Kalabancoro-Plateau Extension est une zone particulière. Le site est à cheval entre la commune de Kati et la Commune V de Bamako. Les travaux d'urbanisation qui s'y effectuent sont à mettre au compte du District de Bamako, indique le maire de Kalabancoro, Issa Bocar Diallo. L'édile dément toute implication de la commune dans l'occupation de la zone. « De 1999 à nos jours, la mairie n'a été impliquée dans une quelconque transaction foncière dans la commune. Je mets au défi quiconque de prouver le contraire », insiste-t-il. Issa Bocar Diallo n'ignore rien de la situation mais invoque son impuissance face à un problème qui relève d'une autre circonscription.

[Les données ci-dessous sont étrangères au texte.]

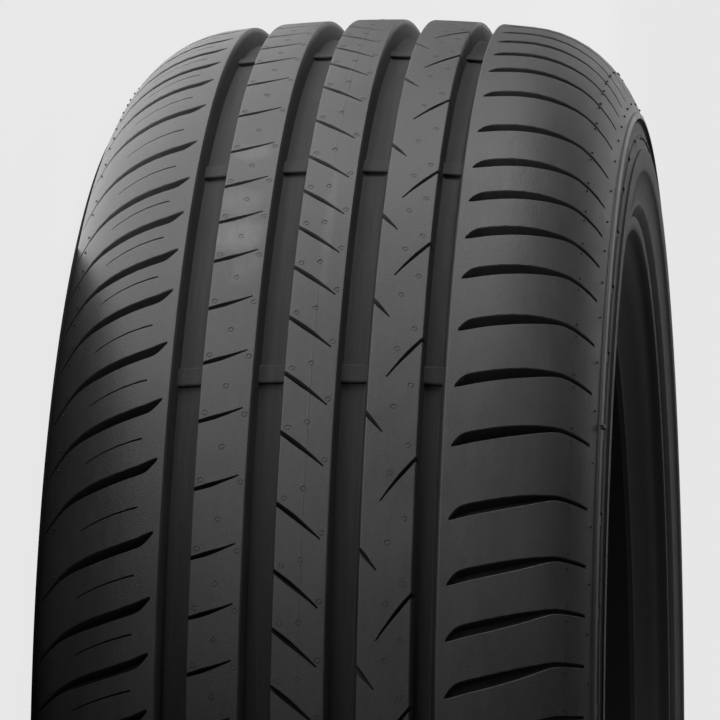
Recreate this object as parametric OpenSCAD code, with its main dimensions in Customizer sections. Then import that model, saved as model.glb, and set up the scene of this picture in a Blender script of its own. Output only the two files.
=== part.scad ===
/* [Size] */
// Overall diameter over the tread
tyre_d = 632; // [600:1:680]
// Width over both sidewalls
section_w = 214; // [200:1:228]
// Diameter of the bead seats, which grip a 16 inch rim
seat_d = 404.8; // [396:0.2:412]
// Distance between the outer faces of the two beads
bead_span = 178; // [165:1:190]

/* [Casing section] */
// Radius of the crown, seen across the tread
crown_r = 510; // [400:10:700]
// Radius of the shoulder
shoulder_r = 48; // [40:1:54]
// Radius of the upper sidewall
sidewall_r = 59; // [56:1:66]
// Angle at which the shoulder passes into the sidewall
shoulder_turn = 52; // [44:1:60]
// Radius of the lower sidewall
lower_r = 75; // [68:1:85]
// Wall at the crown, from rib top to inner liner
crown_wall = 15; // [13:0.5:18]
// Wall at the widest place of the casing
side_wall = 7; // [5.5:0.5:9]
// Width of the flat band on which the tyre lies
rest_band_w = 8; // [4:1:12]
// Length of sidewall between its widest place and the lip that ends the tread
edge_lip_drop = 17.5; // [15:0.5:20]
// Width of the lip's crest
edge_lip_w = 2.8; // [2:0.2:4]
// Height of the lip above the shoulder
edge_lip_h = 0.7; // [0.4:0.1:1.2]
// How far the sidewall lies below the shoulder outside the lip
panel_depth = 1.2; // [0.6:0.1:1.5]
// Gap between the lip and the fine ring outside it
ring_gap = 5; // [3:0.5:7]
// Width of the fine ring
ring_w = 1.2; // [0.8:0.1:2]

/* [Beads] */
// Width of the bead seat
seat_w = 14; // [10:1:16]
// Radius of the bead heel
heel_r = 3; // [2:0.5:5]
// How far the rim protector stands out from the sidewall
protector_h = 4; // [2:0.5:6]
// Width of the rim protector's crest
protector_w = 3; // [2:0.5:5]

/* [Grooves] */
// Middle of the outer left groove, from the middle of the tread
groove_1_at = -47.5; // [-50:0.1:-45]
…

Le responsable communal n'est pas responsable mais se sent pleinement concerné par le problème. Issa Bocar Diallo déplore ainsi le comportement de certains de ses collègues qui ternissent l'image des élus locaux. Il regrette que toutes ses démarches auprès de ces collègues de la Commune V soient restées sans suite, malgré son insistance de les rencontrer pour discuter des suites à donner aux plaintes de l'Association pour le développement de la zone de Kalabancoro-Plateau Extension.
Les riverains ont, eux, cessés d'attendre. Auront-ils gain de cause pour autant grâce à la manière forte ? Rien n'est moins sûr.